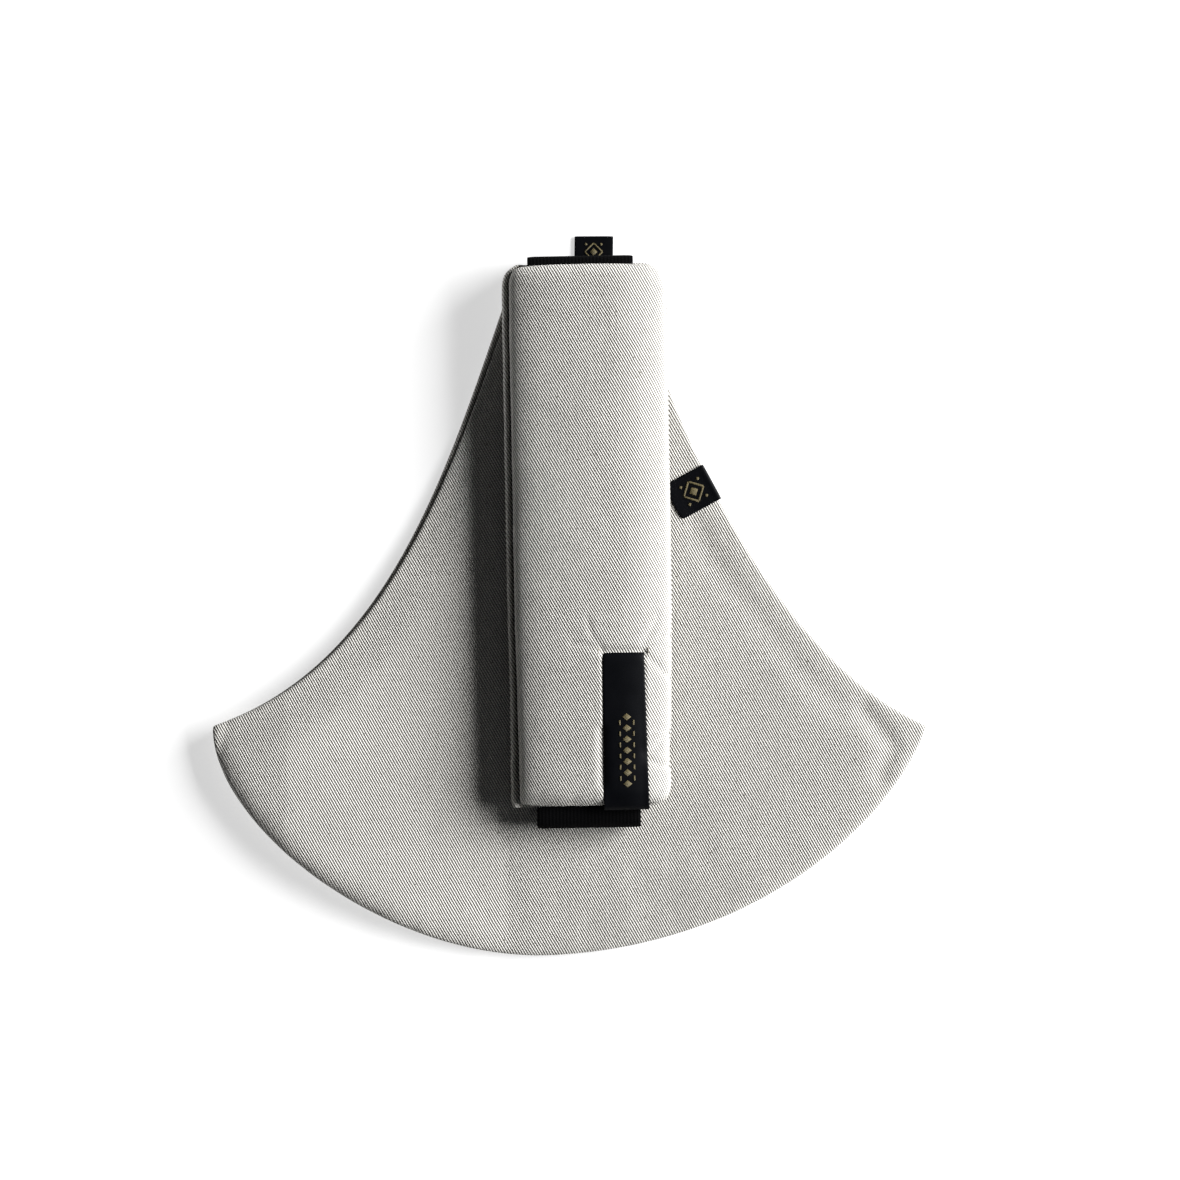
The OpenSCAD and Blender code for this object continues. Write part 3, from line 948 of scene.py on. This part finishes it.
def ring_loop():
    """The strap's end, turned round the ring's inner bar."""
    radius = 2.3 * MM
    start = ring_inner_y - 11.5 * MM
    path = straight((start, ring_z - radius), (ring_inner_y, ring_z - radius), 2 * MM)
    path += arc((ring_inner_y, ring_z), radius, -90, 90, 12)
    path += [(ring_inner_y - d * MM, ring_z + radius) for d in (2, 4, 6, 8, 10, 11.5)]
    return ribbon("strap_ring_loop_webbing", path, WEB_W, WEB_T)


def ring_anchor():
    """The front flap's webbing, turned round the ring's outer bar, where the ring pivots."""
    radius = 3.8 * MM
    outer_y, low = ring_pivot.y, ring_z - radius
    path = straight((outer_y - 43 * MM, low), (outer_y - 2 * MM, low), 3 * MM)
    path += arc((outer_y, ring_z), radius, -95, 235, 26)
    return ribbon("ring_anchor_webbing", path, WEB_W, WEB_T)


bar_y = (bar_low.y + bar_high.y) / 2
bar_z = (bar_low.z + bar_high.z) / 2


def adjuster_wrap():
    """The strap's free end, turned round the adjuster's bar."""
    radius = 1.95 * MM
    path = [(bar_y + d * MM, bar_z + 0.75 * MM) for d in (32, 28, 24, 20, 16, 12, 8, 4)]
    path += [(bar_y + 1.6 * MM, bar_z + 0.7 * MM - 0.9 * MM)]
    path += arc((bar_y, bar_z), radius, -20, -270, 18)
    path += [(bar_y + d * MM, bar_z + radius) for d in (2, 6, 10, 14, 18, 21.5)]
    return ribbon("strap_end_webbing", path, WEB_W - 0.6 * MM, WEB_T * 0.95)


loop = dress(ring_loop(), webbing)
mount(loop, "ring", "webbing", "strap_ring_loop")

anchor = dress(ring_anchor(), webbing)
mount(anchor, "front_flap", "webbing", "ring_webbing")

wrap = dress(adjuster_wrap(), webbing)
mount(wrap, "adjuster", "webbing", "strap_end")

# ---------------------------------------------------------------- shoulder pad

pad_top = 198 * MM
pad_bottom = -126 * MM
pad_left = -43.5 * MM
pad_right = 52.5 * MM
pad_base = pad_back_high.z
pad_crown = cover_high.z
# The face is highest right of the middle: it falls gently to the left seam, and rounds over on the right
PAD_CREST = 18 * MM
LEFT_FALL, RIGHT_FALL = 1.2, 4.6
LEFT_POWER, RIGHT_POWER = 8.0, 5.5


def end_share(y, radius):
    """Fullness of the pad near its ends: 0 at an end, 1 from radius on."""
    return rise(min(pad_top - y, y - pad_bottom), radius)


def pad_edge(y):
    """The pad's left and right sides at a place along it: rounded corners, and a narrower lower end."""
    lower = smooth(-0.02, 0.126, -y)
    left = pad_left + 1.5 * MM * lower
    right = pad_right - 2.2 * MM * lower
    top_gap, low_gap = pad_top - y, y - pad_bottom
    left += 9 * MM * (1 - rise(top_gap, 14 * MM)) + 1.5 * MM * (1 - rise(low_gap, 4 * MM))
    right -= 12 * MM * (1 - rise(top_gap, 18 * MM)) + 9 * MM * (1 - rise(low_gap, 15 * MM))
    right -= 1.2 * MM * hill(y + 0.094, 0.010)
    return left, right


def pad_section(y, shrink, count=44):
    """Cross-section of the pad at a place along it, with its length round the face from the middle."""
    left, right = pad_edge(y)
    middle, half = (left + right) / 2, (right - left) / 2 - shrink
    tall = (pad_crown - pad_base - shrink) * (0.35 + 0.65 * end_share(y, 9 * MM))
    ends = 1 - np.linspace(0, 0.25, 60) ** 3
    shares = np.unique(np.concatenate([np.linspace(-1, 1, 201), ends, -ends]))
    power = np.where(shares < 0, LEFT_POWER, RIGHT_POWER)
    x = middle + half * shares
    slope = np.where(x < PAD_CREST, LEFT_FALL, RIGHT_FALL)
    floor = np.where(shares < 0, 0.8 * MM, 2.2 * MM)
    crown = (1 - np.abs(shares) ** power) ** (1 / power)
    z = pad_base + floor + (tall - floor - slope * (x - PAD_CREST) ** 2) * crown
    lengths = np.concatenate([[0], np.cumsum(np.hypot(np.diff(x), np.diff(z)))])
    stops = np.linspace(0, lengths[-1], count + 1)
    points = list(zip(np.interp(stops, lengths, x), np.interp(stops, lengths, z)))
    along = list(stops - np.interp(0, x, lengths))
    for k in range(1, 12):
        t = k / 12
        points.append((middle + half * (1 - 2 * t) * 0.97, pad_base + 0.25 * MM))
        along.append(points[-1][0])
    return points, along


def pad_form(name, shrink, step=4 * MM):
    """Closed form of the pad, made of cross-sections a few millimetres apart."""
    total = pad_top - pad_bottom - 2 * shrink
    count = int(total / step)
    rings, uvs = [], []
    for i in range(count + 1):
        share = i / count
        edge = 0.5 - 0.5 * math.cos(math.pi * share)
        y = pad_bottom + shrink + total * (0.75 * share + 0.25 * edge)
        section, along = pad_section(y, shrink)
        rings.append([on_strap(x, y, z) for x, z in section])
        uvs.append([(length, y) for length in along])
    return loft(name, rings, uvs)


# The simulation's frames, and how often its result is evened out over neighbouring points
SWELL_FRAMES = 20
SMOOTH_STEPS = 20


def swell(obj, pressure, cap, pinned):
    """Inflates a closed cloth form by simulation: points move outwards only, and no further than cap."""
    start = np.array([v.co for v in obj.data.vertices])
    group = obj.vertex_groups.new(name="pinned")
    group.add([i for i, p in enumerate(start) if pinned(p)], 1.0, "REPLACE")
    cloth = obj.modifiers.new("Cloth", "CLOTH")
    settings = cloth.settings
    settings.quality = 6
    settings.mass = 0.3
    settings.tension_stiffness = 25
    settings.compression_stiffness = 25
    settings.bending_stiffness = 1.5
    settings.use_pressure = True
    settings.uniform_pressure_force = pressure
    settings.effector_weights.gravity = 0
    settings.vertex_group_mass = "pinned"
    scene = bpy.context.scene
    cloth.point_cache.frame_start = 1
    cloth.point_cache.frame_end = SWELL_FRAMES
    for number in range(1, SWELL_FRAMES + 1):
        scene.frame_set(number)
    graph = bpy.context.evaluated_depsgraph_get()
    moved = np.array([v.co for v in obj.evaluated_get(graph).data.vertices])
    obj.modifiers.remove(cloth)
    scene.frame_set(1)
    shift = moved - start
    normals = np.array([v.normal for v in obj.data.vertices])
    outward = np.clip((shift * normals).sum(axis=1), 0, cap)
    edges = np.array([e.vertices[:] for e in obj.data.edges])
    ends = np.concatenate([edges, edges[:, ::-1]])
    count = np.bincount(ends[:, 0], minlength=len(start))
    for _ in range(SMOOTH_STEPS):
        outward = (outward + np.bincount(ends[:, 0], outward[ends[:, 1]], len(start)) / count) / 2
    shift = normals * outward[:, None]
    for vertex, place in zip(obj.data.vertices, start + shift):
        vertex.co = place
    obj.vertex_groups.clear()
    return obj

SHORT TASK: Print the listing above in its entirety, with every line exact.

TASK RESULT:
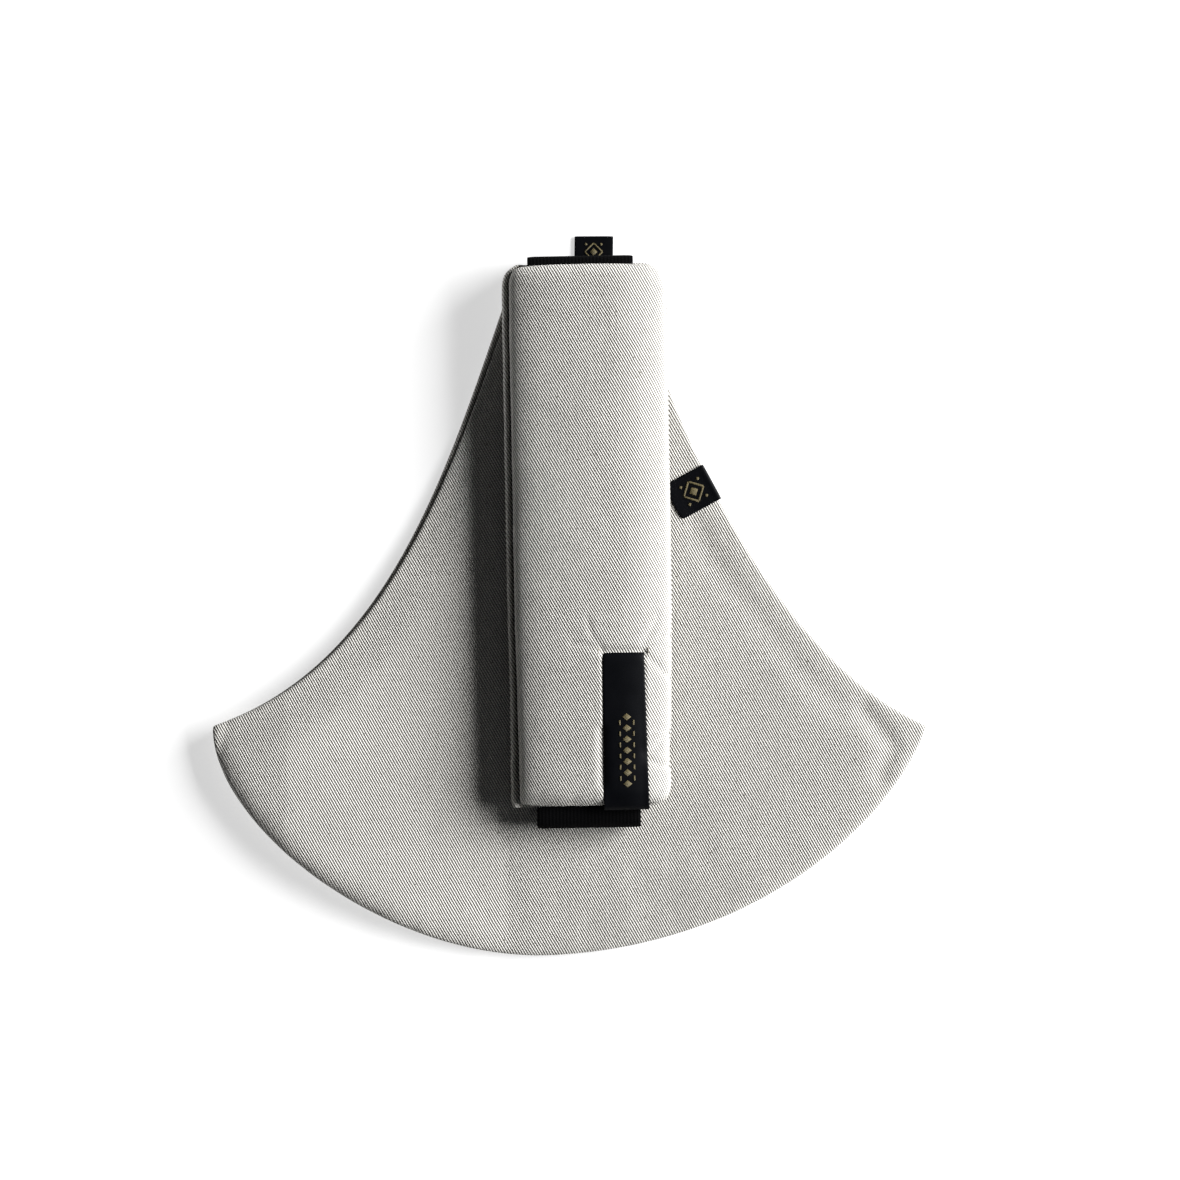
The OpenSCAD and Blender code for this object continues. Write part 3, from line 948 of scene.py on. This part finishes it.
def ring_loop():
    """The strap's end, turned round the ring's inner bar."""
    radius = 2.3 * MM
    start = ring_inner_y - 11.5 * MM
    path = straight((start, ring_z - radius), (ring_inner_y, ring_z - radius), 2 * MM)
    path += arc((ring_inner_y, ring_z), radius, -90, 90, 12)
    path += [(ring_inner_y - d * MM, ring_z + radius) for d in (2, 4, 6, 8, 10, 11.5)]
    return ribbon("strap_ring_loop_webbing", path, WEB_W, WEB_T)


def ring_anchor():
    """The front flap's webbing, turned round the ring's outer bar, where the ring pivots."""
    radius = 3.8 * MM
    outer_y, low = ring_pivot.y, ring_z - radius
    path = straight((outer_y - 43 * MM, low), (outer_y - 2 * MM, low), 3 * MM)
    path += arc((outer_y, ring_z), radius, -95, 235, 26)
    return ribbon("ring_anchor_webbing", path, WEB_W, WEB_T)


bar_y = (bar_low.y + bar_high.y) / 2
bar_z = (bar_low.z + bar_high.z) / 2


def adjuster_wrap():
    """The strap's free end, turned round the adjuster's bar."""
    radius = 1.95 * MM
    path = [(bar_y + d * MM, bar_z + 0.75 * MM) for d in (32, 28, 24, 20, 16, 12, 8, 4)]
    path += [(bar_y + 1.6 * MM, bar_z + 0.7 * MM - 0.9 * MM)]
    path += arc((bar_y, bar_z), radius, -20, -270, 18)
    path += [(bar_y + d * MM, bar_z + radius) for d in (2, 6, 10, 14, 18, 21.5)]
    return ribbon("strap_end_webbing", path, WEB_W - 0.6 * MM, WEB_T * 0.95)


loop = dress(ring_loop(), webbing)
mount(loop, "ring", "webbing", "strap_ring_loop")

anchor = dress(ring_anchor(), webbing)
mount(anchor, "front_flap", "webbing", "ring_webbing")

wrap = dress(adjuster_wrap(), webbing)
mount(wrap, "adjuster", "webbing", "strap_end")

# ---------------------------------------------------------------- shoulder pad

pad_top = 198 * MM
pad_bottom = -126 * MM
pad_left = -43.5 * MM
pad_right = 52.5 * MM
pad_base = pad_back_high.z
pad_crown = cover_high.z
# The face is highest right of the middle: it falls gently to the left seam, and rounds over on the right
PAD_CREST = 18 * MM
LEFT_FALL, RIGHT_FALL = 1.2, 4.6
LEFT_POWER, RIGHT_POWER = 8.0, 5.5


def end_share(y, radius):
    """Fullness of the pad near its ends: 0 at an end, 1 from radius on."""
    return rise(min(pad_top - y, y - pad_bottom), radius)


def pad_edge(y):
    """The pad's left and right sides at a place along it: rounded corners, and a narrower lower end."""
    lower = smooth(-0.02, 0.126, -y)
    left = pad_left + 1.5 * MM * lower
    right = pad_right - 2.2 * MM * lower
    top_gap, low_gap = pad_top - y, y - pad_bottom
    left += 9 * MM * (1 - rise(top_gap, 14 * MM)) + 1.5 * MM * (1 - rise(low_gap, 4 * MM))
    right -= 12 * MM * (1 - rise(top_gap, 18 * MM)) + 9 * MM * (1 - rise(low_gap, 15 * MM))
    right -= 1.2 * MM * hill(y + 0.094, 0.010)
    return left, right


def pad_section(y, shrink, count=44):
    """Cross-section of the pad at a place along it, with its length round the face from the middle."""
    left, right = pad_edge(y)
    middle, half = (left + right) / 2, (right - left) / 2 - shrink
    tall = (pad_crown - pad_base - shrink) * (0.35 + 0.65 * end_share(y, 9 * MM))
    ends = 1 - np.linspace(0, 0.25, 60) ** 3
    shares = np.unique(np.concatenate([np.linspace(-1, 1, 201), ends, -ends]))
    power = np.where(shares < 0, LEFT_POWER, RIGHT_POWER)
    x = middle + half * shares
    slope = np.where(x < PAD_CREST, LEFT_FALL, RIGHT_FALL)
    floor = np.where(shares < 0, 0.8 * MM, 2.2 * MM)
    crown = (1 - np.abs(shares) ** power) ** (1 / power)
    z = pad_base + floor + (tall - floor - slope * (x - PAD_CREST) ** 2) * crown
    lengths = np.concatenate([[0], np.cumsum(np.hypot(np.diff(x), np.diff(z)))])
    stops = np.linspace(0, lengths[-1], count + 1)
    points = list(zip(np.interp(stops, lengths, x), np.interp(stops, lengths, z)))
    along = list(stops - np.interp(0, x, lengths))
    for k in range(1, 12):
        t = k / 12
        points.append((middle + half * (1 - 2 * t) * 0.97, pad_base + 0.25 * MM))
        along.append(points[-1][0])
    return points, along


def pad_form(name, shrink, step=4 * MM):
    """Closed form of the pad, made of cross-sections a few millimetres apart."""
    total = pad_top - pad_bottom - 2 * shrink
    count = int(total / step)
    rings, uvs = [], []
    for i in range(count + 1):
        share = i / count
        edge = 0.5 - 0.5 * math.cos(math.pi * share)
        y = pad_bottom + shrink + total * (0.75 * share + 0.25 * edge)
        section, along = pad_section(y, shrink)
        rings.append([on_strap(x, y, z) for x, z in section])
        uvs.append([(length, y) for length in along])
    return loft(name, rings, uvs)


# The simulation's frames, and how often its result is evened out over neighbouring points
SWELL_FRAMES = 20
SMOOTH_STEPS = 20


def swell(obj, pressure, cap, pinned):
    """Inflates a closed cloth form by simulation: points move outwards only, and no further than cap."""
    start = np.array([v.co for v in obj.data.vertices])
    group = obj.vertex_groups.new(name="pinned")
    group.add([i for i, p in enumerate(start) if pinned(p)], 1.0, "REPLACE")
    cloth = obj.modifiers.new("Cloth", "CLOTH")
    settings = cloth.settings
    settings.quality = 6
    settings.mass = 0.3
    settings.tension_stiffness = 25
    settings.compression_stiffness = 25
    settings.bending_stiffness = 1.5
    settings.use_pressure = True
    settings.uniform_pressure_force = pressure
    settings.effector_weights.gravity = 0
    settings.vertex_group_mass = "pinned"
    scene = bpy.context.scene
    cloth.point_cache.frame_start = 1
    cloth.point_cache.frame_end = SWELL_FRAMES
    for number in range(1, SWELL_FRAMES + 1):
        scene.frame_set(number)
    graph = bpy.context.evaluated_depsgraph_get()
    moved = np.array([v.co for v in obj.evaluated_get(graph).data.vertices])
    obj.modifiers.remove(cloth)
    scene.frame_set(1)
    shift = moved - start
    normals = np.array([v.normal for v in obj.data.vertices])
    outward = np.clip((shift * normals).sum(axis=1), 0, cap)
    edges = np.array([e.vertices[:] for e in obj.data.edges])
    ends = np.concatenate([edges, edges[:, ::-1]])
    count = np.bincount(ends[:, 0], minlength=len(start))
    for _ in range(SMOOTH_STEPS):
        outward = (outward + np.bincount(ends[:, 0], outward[ends[:, 1]], len(start)) / count) / 2
    shift = normals * outward[:, None]
    for vertex, place in zip(obj.data.vertices, start + shift):
        vertex.co = place
    obj.vertex_groups.clear()
    return obj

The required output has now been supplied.